As evidence, Rush pointed to the Democratic presidential candidates. “What are they promising to do?” he asked. “Dismantle all of this. Dismantling all of this that’s creating what ought to be a new normal, a new normal not of permanent decline, not of America’s best days are behind us.”
Noting Trump’s quote from the rally in Des Moines that, unlike during previous presidential impeachments, “This is a happy period for us,” Limbaugh said, “Boy, is that ever true. Have these people stepped in it or what?”
Limbaugh then contrasted the joy of the Trump crowd with Washington.
“There isn’t any joy in official Washington,” he said. “There hasn’t been in 3-1/2 or more years. In fact, on the Democrat Party side, the left side — and, folks, I’m not saying this because it’s rote. It’s really true. There isn’t any joy, on average, any day for American liberals five years ago, 10 years ago, yesterday, tomorrow.”
Limbaugh closed by summarizing an argument he’s made in the past about the joylessness of liberalism.
“Liberalism is constitutionally, foundationally incapable of providing joy for people because it’s rooted in grievance,” he said. “It’s rooted in anger, misery, and unhappiness and the false promises to fix all that.”
“So this guy finally takes the plunge, braves a Trump rally,” he added. “He doesn’t find angry white supremacists, white nationalists. He doesn’t find any anger at all. He finds people loving life, living the dream, enjoying themselves and where they are, enjoying each other. Stop and think. That must be so odd, so unique for these people that an entire news article was written about it.
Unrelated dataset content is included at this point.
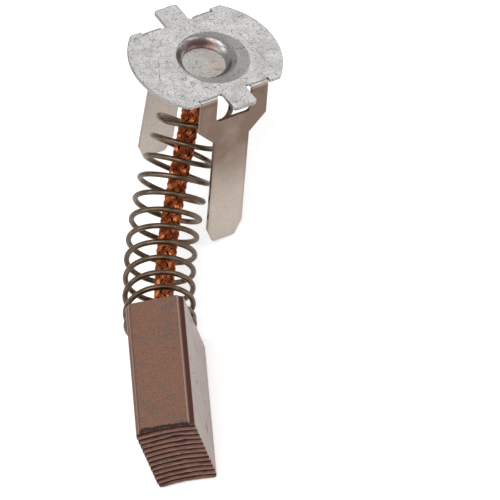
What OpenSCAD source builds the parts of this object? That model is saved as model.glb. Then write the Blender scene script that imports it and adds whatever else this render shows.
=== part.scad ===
// Carbon brush with a coil spring, a braided shunt and a stamped end cap with two legs.
// It lies as it comes to rest: block flat on the table, spring curved up, cap on its leg tips.
// The origin is the centre of the block's lower face; Y runs from the contact end to the tail.

/* [Carbon block] */
// Width of the block, side to side
block_w = 7; // [5.5:0.5:9]
// Depth of the block, lower face to upper face
block_d = 12.5; // [10:0.5:16]
// Length of the block, contact end to tail
block_l = 18; // [12:0.5:26]
// Chamfer along the four long edges
edge_chamfer = 0.6; // [0.3:0.1:1]
// Radius of the commutator that the contact face is formed to
commutator_r = 20; // [9:0.5:30]
// Pitch of the bedding ridges across the contact face
ridge_pitch = 0.99; // [0.8:0.01:1.6]
// Height of the lowest ridge over the block's lower face
ridge_start = 0.4; // [0:0.05:0.8]
// Height of one bedding ridge
ridge_h = 0.25; // [0.1:0.05:0.5]
// Depth of the shunt hole in the tail
hole_depth = 6; // [4:0.5:8]
// Wall of tamped powder between the shunt and the hole
tamping_wall = 0.7; // [0.4:0.1:0.9]
// How far the tamped powder lies below the tail face
tamping_sink = 0.4; // [0.2:0.1:0.8]

/* [Braided shunt] */
// Diameter over the braid
shunt_d = 2.2; // [1.6:0.1:2.6]
// Depth of the furrows between the strands
furrow = 0.16; // [0.05:0.01:0.25]
// Length of the braid's lay, one full turn of a strand
braid_lay = 9; // [6:0.5:14]

/* [Spring] */
// Diameter of the spring wire
wire_d = 0.65; // [0.5:0.05:0.8]
// Outside diameter of the coils
spring_od = 8.6; // [8:0.1:9.4]
// Pitch of the open coils along the spring's own line
coil_pitch = 2.47; // [1.8:0.01:3.2]
// Closed turns at the tail
closed_turns_tail = 1; // [1:0.25:2]
// Closed turns under the cap
closed_turns_cap = 1.75; // [1:0.25:2.5]

/* [End cap] */
// Thickness of the cap's tinned sheet
sheet_t = 0.4; // [0.3:0.05:0.6]
// Diameter of the cap's disc
disc_d = 18.3; // [17:0.1:22]
// Play between each leg and the block when the block slides between them
leg_play = 0.1; // [0.05:0.05:0.4]
// Inner radius of the leg bends
bend_r = 0.2; // [0.1:0.05:0.6]
// Width of a leg at its root
root_w = 9.2; // [7.5:0.1:11]
// Width of a leg below its shoulders
strip_w = 4.8; // [3.5:0.1:6]
// Length of a leg from the disc's outer face to its tip
leg_l = 22.2; // [18:0.1:30]
// Length of the straight feet above the shoulders
foot_l = 4.7; // [4.3:0.1:6]
// Height of the tapered tip
tip_h = 2; // [1:0.1:3]
// Taper of the tip on each side
tip_inset = 0.75; // [0.3:0.05:1.2]
// Outward splay of the near leg, in degrees
near_splay = 5; // [0:0.5:6]
// Outward splay of the far leg, in degrees
far_splay = 2; // [0:0.5:6]
// Width of the window in the leg's root
window_w = 4.7; // [4:0.1:6]
// Depth of the window below the disc's outer face
window_h = 3.7; // [3:0.1:3.9]
// Width of the flat tab that was cut out of the window
tab_w = 3.2; // [2.5:0.1:3.8]
// Projection of the tab past the leg
tab_l = 2.4; // [1.5:0.1:2.9]

/* [Cap dimple] */
// Margin of the shallow dish round the spring's end coil
dish_margin = 0.1; // [0:0.05:0.5]
// Depth of the shallow dish
dish_h = 0.25; // [0.1:0.05:0.4]
// Shift of the dish along the disc's chords
dish_x = 0.7; // [-1:0.05:1]
// Shift of the dish across the disc's chords
dish_y = -0.6; // [-1:0.05:1]
// Play between the pocket where the shunt is welded and the spring's end coil round it
pocket_play = 0.15; // [0.1:0.01:0.8]
// Depth of the pocket below the dish
pocket_h = 0.9; // [0.4:0.1:1.2]
// Run of the pocket's sloping wall
pocket_run = 0.25; // [0.2:0.05:0.5]

/* [Rest pose] */
// Distance of the cap's centre past the block's tail
cap_reach = 26.45; // [20:0.1:30]
// Sideways shift of the cap's centre
cap_shift = 10.3; // [-12:0.1:12]
// Turn of the cap about the vertical, in degrees
cap_turn = 28; // [0:1:45]
// Lean of the cap from the vertical, in degrees
cap_lean = 22.5; // [0:0.5:35]
// Sideways shift of the spring's end on the block's tail
spring_side = -0.58; // [-1:0.02:1]
// How far the spring's end lies below the middle of the tail
spring_drop = 0.36; // [0:0.02:0.6]
// Dip of the spring's line behind the tail, in degrees
spring_dip = 6; // [0:0.5:8]
// Pull of the tail on the spring's line
tail_pull = 20; // [14:0.5:26]
// Pull of the cap on the spring's line
cap_pull = 11; // [8:0.5:16]

/* [Hidden] */

// Clearances between pieces that touch
seat_gap = 0.02;
shunt_play = 0.05;
cut = 0.01;

// Block
tail_y = block_l / 2;
contact_y = -block_l / 2;
axis_z = block_d / 2;
form_axis_y = contact_y - sqrt(pow(commutator_r, 2) - pow(block_w / 2, 2));
ridge_last = floor((block_d - ridge_start) / ridge_pitch);
bore_r = shunt_d / 2 + shunt_play;
hole_r = bore_r + tamping_wall;
mouth_chamfer = 0.3;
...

As if joy and peace and prosperity and meeting new friends and having a great time making new friends — that’s so unusual that it is worth writing a story about.”
As for how Limbaugh can keep his sense of joy amid the difficult diagnosis, he hinted at what’s behind it in his broadcast Monday. “I told the staff today that I have a deeply personal relationship with God that I do not proselytize about, but I do,” he said — adding with his characteristically joyful chuckle, “And I have been working that relationship tremendously.”